Rarely has he sounded less inspired, more cliched and more at a loss for original ideas. His most recent releases have led the listener down an often profound spiritual path, but the journey has been interrupted here, with tossed-off and callow lyrics.
Presumably, this is a soundtrack for a party, but this isn't a party, it's an Artist's rendition of a party: This normally restless, fiercely innovative soul has embraced the prevailing '70s nostalgia like those unfortunate young fashion victims who have taken to stumbling through life in platform shoes.
The former Prince has made countless records that felt special; this isn't one of those records. This is a sub-Greazy Meal record. This is a bottle of detergent, hanging from the front-door knob in a plastic bag, filled with two-for-the-price-of-one coupons.
By Jim Walsh
The Artist Formerly Known As Prince/New Power Generation
It's just like the man. After he's almost completely slipped under the general population's cultural radar, The Artist decides to go ahead and drop the album that everyone's been waiting a long, long time for. An album that's funky. An album that's accessible. An album that's sexy. An album that manages to wrap his extraordinarily, uh, unique personality around songs that folks other than insatiable and diehard fans will actually want to hear this year.
Granted, he's come close to this sort of release in the relatively recent past, most notably on the Purple Rainesque Gold Experience. But Gold, as great as it was, also possessed that Prince-ly "I'm gonna show you everything I got" diversity that seems designed to confound the average, heavily-formatted radio listener.
New Power Soul, on the other hand, is by far the most consistent album the Artist has released since the much-maligned, streamlined Batman soundtrack. Thankfully, it's also far better than that effort: leaving the soundtrack's stripped-down tone behind, NPS is a full-blown funk jam, notably light on guitars and heavy on thickly-textured grooves.
Straddling sublime balladry, roof-raising anthems and purely danceable funk, New Power Soul states its aims succinctly on the title track: "Keepin' the crowd movin' is my one and only duty, with the New Power Soul." The Artist approaches his task with his trademark cocky smile and the jams to back it up, dishing out what may well be the party record of the year. Between grinding grooves like the hilariously self-explanatory "Mad Sex" and the brilliant, Camille-esque "Come On" (probably the most sublimely sexy song he's done since "If I Was Your Girlfriend"), as well as four-on-the-floor late-night stompers like "Push It Up!", "Freaks On This Side" and "Funky Music," you can almost picture the empty wine bottles and stray underwear scattered around your house the next morning. The goose-bump-inducing ballads include an almost-saccharine-but-still-beautiful "The One," and a song that will surely wind up on a million "Please-don't-break-up-with-me" tapes, the swooning "Until You're In My Arms Again."

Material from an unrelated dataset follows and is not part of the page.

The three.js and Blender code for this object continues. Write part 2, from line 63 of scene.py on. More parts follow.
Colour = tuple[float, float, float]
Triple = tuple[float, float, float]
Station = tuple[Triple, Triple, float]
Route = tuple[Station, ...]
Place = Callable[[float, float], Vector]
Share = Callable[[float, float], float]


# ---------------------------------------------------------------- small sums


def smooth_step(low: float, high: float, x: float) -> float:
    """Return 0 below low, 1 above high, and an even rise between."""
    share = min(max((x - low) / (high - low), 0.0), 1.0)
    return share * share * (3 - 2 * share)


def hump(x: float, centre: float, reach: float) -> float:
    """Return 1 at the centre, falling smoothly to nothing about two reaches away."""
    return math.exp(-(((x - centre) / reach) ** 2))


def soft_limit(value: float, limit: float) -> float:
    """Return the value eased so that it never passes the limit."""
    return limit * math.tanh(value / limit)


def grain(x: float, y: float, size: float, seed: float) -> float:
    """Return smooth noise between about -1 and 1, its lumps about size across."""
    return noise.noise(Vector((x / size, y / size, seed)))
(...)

And then there's the extra track (skip to #49), the only song here that hearkens back to the days of Prince: the creepily romantic "Wasted Kisses," about someone who's dead. Real dead.

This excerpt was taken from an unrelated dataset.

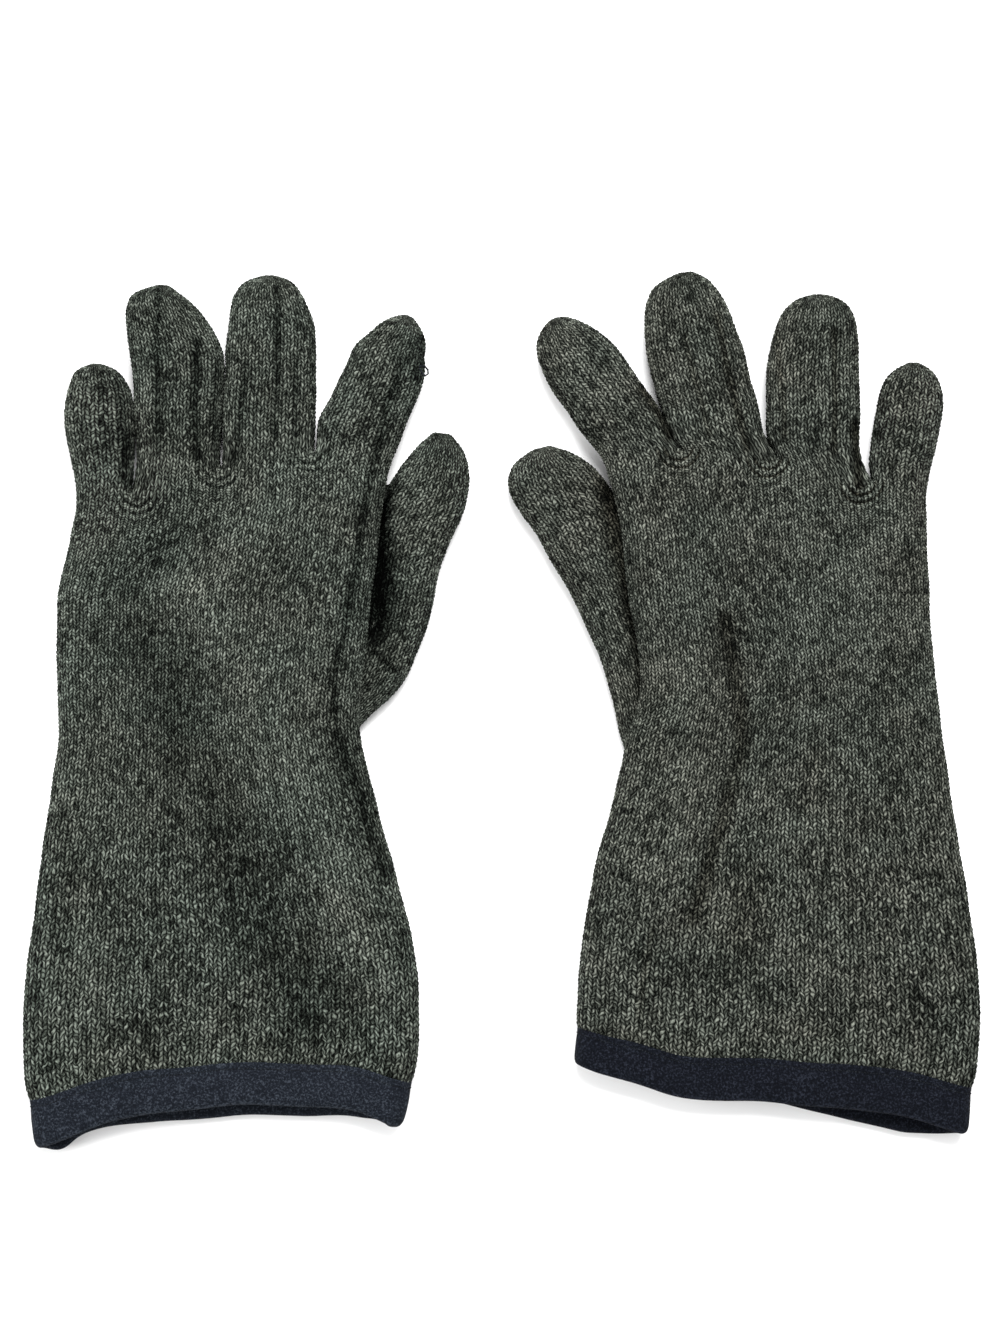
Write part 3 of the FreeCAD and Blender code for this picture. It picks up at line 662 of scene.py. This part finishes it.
def add_piece(name, points, normals, corners, uv, material, painted_shading=None):
    used, index = np.unique(corners, return_inverse=True)
    index = index.reshape(corners.shape)
    mesh = bpy.data.meshes.new(name)
    mesh.vertices.add(len(used))
    mesh.vertices.foreach_set("co", points[used].astype(np.float32).ravel())
    mesh.loops.add(index.size)
    mesh.loops.foreach_set("vertex_index", index.astype(np.int32).ravel())
    mesh.polygons.add(len(index))
    mesh.polygons.foreach_set("loop_start", np.arange(len(index), dtype=np.int32) * 4)
    mesh.polygons.foreach_set("use_smooth", np.ones(len(index), bool))
    layer = mesh.uv_layers.new(name="stitch")
    layer.data.foreach_set("uv", uv.astype(np.float32).ravel())
    # painted shading of the knit: painted shade and painted highlight, kept on the points for its material
    if painted_shading is not None:
        shade = mesh.attributes.new("painted_shading", "FLOAT", "POINT")
        shade.data.foreach_set("value", painted_shading[used].astype(np.float32))
    mesh.update(calc_edges=True)
    mesh.materials.append(material)
    mesh.normals_split_custom_set_from_vertices(normals[used].astype(np.float32))
    thing = bpy.data.objects.new(name, mesh)
    bpy.context.scene.collection.objects.link(thing)
    return thing


def attach(thing, side, piece, wrist, glove, local):
    """Parents a cuff piece to its cuff body; the other pieces are only baked where they lie, and the
    places worked out across their joints are not used.
    """
    def place(x, y):
        return tuple(to_row(np.array([[x, y, 0]]), glove, wrist)[0])

    if piece == "cuff":
        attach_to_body(thing, side + "_cuff")
        return
    if piece == "hand":
        place(0, -16)
        place(0, 16)
        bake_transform(thing)
        return
    finger, stretch = piece.rsplit("_", 1)
    root, bend = local(finger + "_root_bend"), local(finger + "_end_bend")
    heading = (bend - root) / np.linalg.norm(bend - root)
    if finger != "thumb":
        heading = np.array((0.0, 1.0))
    if stretch == "base":
        low, high = root - heading * (10 if finger == "thumb" else 4), root + heading * 10
        place(*low)
        place(*high)
        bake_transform(thing)
    else:
        low, high = bend - heading * 7, bend + heading * 8
        place(*low)
        place(*high)
        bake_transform(thing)


# ---- materials --------------------------------------------------------------------------------
class Nodes:
    """Short-hand for building a shader."""

    def __init__(self, name):
        self.material = bpy.data.materials.new(name)
        self.material.use_nodes = True
        self.tree = self.material.node_tree
        self.tree.nodes.clear()
        self.out = self.tree.nodes.new("ShaderNodeOutputMaterial")
        self.shader = self.tree.nodes.new("ShaderNodeBsdfPrincipled")
        self.tree.links.new(self.shader.outputs[0], self.out.inputs[0])

    def put(self, socket, value):
        if isinstance(value, bpy.types.NodeSocket):
            self.tree.links.new(value, socket)
        else:
            socket.default_value = value

    def math(self, kind, a, b=0.0, c=0.0):
        node = self.tree.nodes.new("ShaderNodeMath")
        node.operation = kind
        for socket, value in zip(node.inputs, (a, b, c)):
            self.put(socket, value)
        return node.outputs[0]

    def join(self, x, y, z=0.0):
        node = self.tree.nodes.new("ShaderNodeCombineXYZ")
        for socket, value in zip(node.inputs, (x, y, z)):
            self.put(socket, value)
        return node.outputs[0]

    def noise(self, vector, scale, detail=2.0, rough=0.5):
        node = self.tree.nodes.new("ShaderNodeTexNoise")
        self.put(node.inputs["Vector"], vector)
        node.inputs["Scale"].default_value = scale
        node.inputs["Detail"].default_value = detail
        node.inputs["Roughness"].default_value = rough
        return node.outputs[0]

    def white(self, vector):
        node = self.tree.nodes.new("ShaderNodeTexWhiteNoise")
        node.noise_dimensions = "3D"
        self.put(node.inputs["Vector"], vector)
        return node.outputs[0]

    def ramp(self, value, stops):
        node = self.tree.nodes.new("ShaderNodeValToRGB")
        self.put(node.inputs[0], value)
        ramp = node.color_ramp
        while len(ramp.elements) < len(stops):
            ramp.elements.new(0.5)
        for element, (at, colour) in zip(ramp.elements, stops):
            element.position = at
            element.color = tuple(colour) + (1.0,)
        return node.outputs[0]

    def mix(self, kind, factor, a, b):
        node = self.tree.nodes.new("ShaderNodeMix")
        node.data_type = "RGBA"
        node.blend_type = kind
        self.put(node.inputs[0], factor)
        self.put(node.inputs[6], a)
        self.put(node.inputs[7], b)
        return node.outputs[2]

    def bump(self, height, distance, strength=1.0):
        node = self.tree.nodes.new("ShaderNodeBump")
        node.inputs["Strength"].default_value = strength
        node.inputs["Distance"].default_value = distance
        self.put(node.inputs["Height"], height)
        self.tree.links.new(node.outputs[0], self.shader.inputs["Normal"])

    def value(self, name):
        node = self.tree.nodes.new("ShaderNodeAttribute")
        node.attribute_name = name
        return node.outputs["Fac"]

    def place(self):
        node = self.tree.nodes.new("ShaderNodeTexCoord")
        return node.outputs["Object"]

    def stitch(self):
        node = self.tree.nodes.new("ShaderNodeUVMap")
        node.uv_map = "stitch"
        parts = self.tree.nodes.new("ShaderNodeSeparateXYZ")
        self.tree.links.new(node.outputs[0], parts.inputs[0])
        return parts.outputs[0], parts.outputs[1]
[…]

This is not the record that "Prince fans" have been dying for. There's little here resembling oblique spirituality, complex musicality or ego-stroking personality. And, well, Doug E. Fresh is on two tracks. But it's still a hell of a record, one that is just about perfect for Jeep-jamming all summer. And, for those searching for a reason to listen to The Artist in 1998, this album should just about do it for you, because, as with everything else he's done, it's always better than what's out there now. In the end, people just gotta remember who he is, and what he's meant to music for so many years, and they'll groove on his latest. Like the lyric for "Come On" goes: "I got the butter for your muffin, I just need the keys to your room."